The reasons are "almost common knowledge, Gilroy said — what he called "the couch potato syndrome" and the widespread elimination of scholastic physical fitness programs.

Mission: Readiness

In a study being released Thursday in Washington, Education Secretary Arne Duncan and a group of retired military officers led by former Army Gen. Wesley Clark will sound the alarm bells and call young Americans' relative lack of overall fitness for military duty a national security threat. The group, Mission: Readiness, will release a report that draws on Pentagon data showing that 75 percent of the nation's 17- to 24-year-olds are ineligible for service for a variety of reasons.

Put another way, only 4.7 million of the 31.2 million 17- to 24-year-olds in a 2007 survey are eligible to enlist, according to a periodic survey commissioned by the Pentagon. This group includes those who have scored in the top four categories on the Armed Forces Qualification Test, or AQFT; eligible college graduates; and qualified college students.

According to the Pentagon, the ineligible population breaks down this way:

*Medical/physical problems, 35 percent.

*Illegal drug use, 18 percent.

*Mental Category V (the lowest 10 percent of the population), 9 percent.

*Too many dependents under age 18, 6 percent.

*Criminal record, 5 percent.

Waivers

Some conditions or situations can be waivered or are periodically loosened by the services, as is the case with certain medical conditions, such as asthma. Waiverable examples include limited marijuana use and having too many dependents. For example, the Pentagon says a waiver is required when an applicant is married and has more than two dependents under 18, or is unmarried and has custody of any dependents under 18. Waiver policies vary depending on the needs of the service.

The group of potential enlistees is further slimmed by the "propensity to serve" among American youths, which social scientists say also is declining. According to Gilroy, research shows that about 12 percent of all U.S. military-eligible youth show an interest in military service.

The Pentagon just finished a record year for recruiting.
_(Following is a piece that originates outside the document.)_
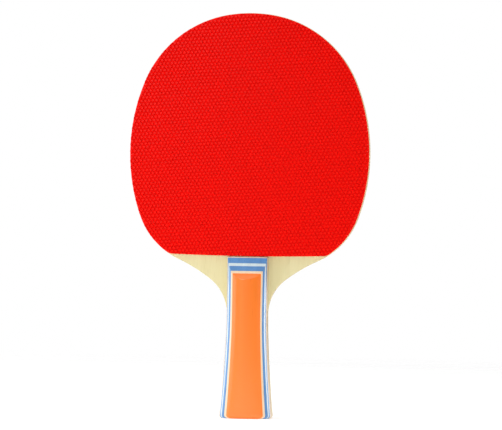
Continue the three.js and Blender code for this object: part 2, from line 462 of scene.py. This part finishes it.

Every active and reserve component met or exceeded both their numeric and quality recruiting goals for fiscal 2009. Each easily exceeded the Pentagon goal of having at least 90 percent of recruits be high school graduates, and having 60 percent or more score at or above the 50th percentile on the AFQT.

But the weak economy has helped, as has increased spending on recruiting. And given the ever-shrinking pool of potential candidates, concern grows. Bill Carr, undersecretary of defense for military personnel policy, says that to maintain the force, the military has to attract more than 15 percent of qualified young Americans.

The difference is, to some degree, made up through the use of waivers. About 1 in 5 recruits still requires a waiver of some sort to enter the service, with about two-thirds for conduct and one-third for medical issues, Carr said.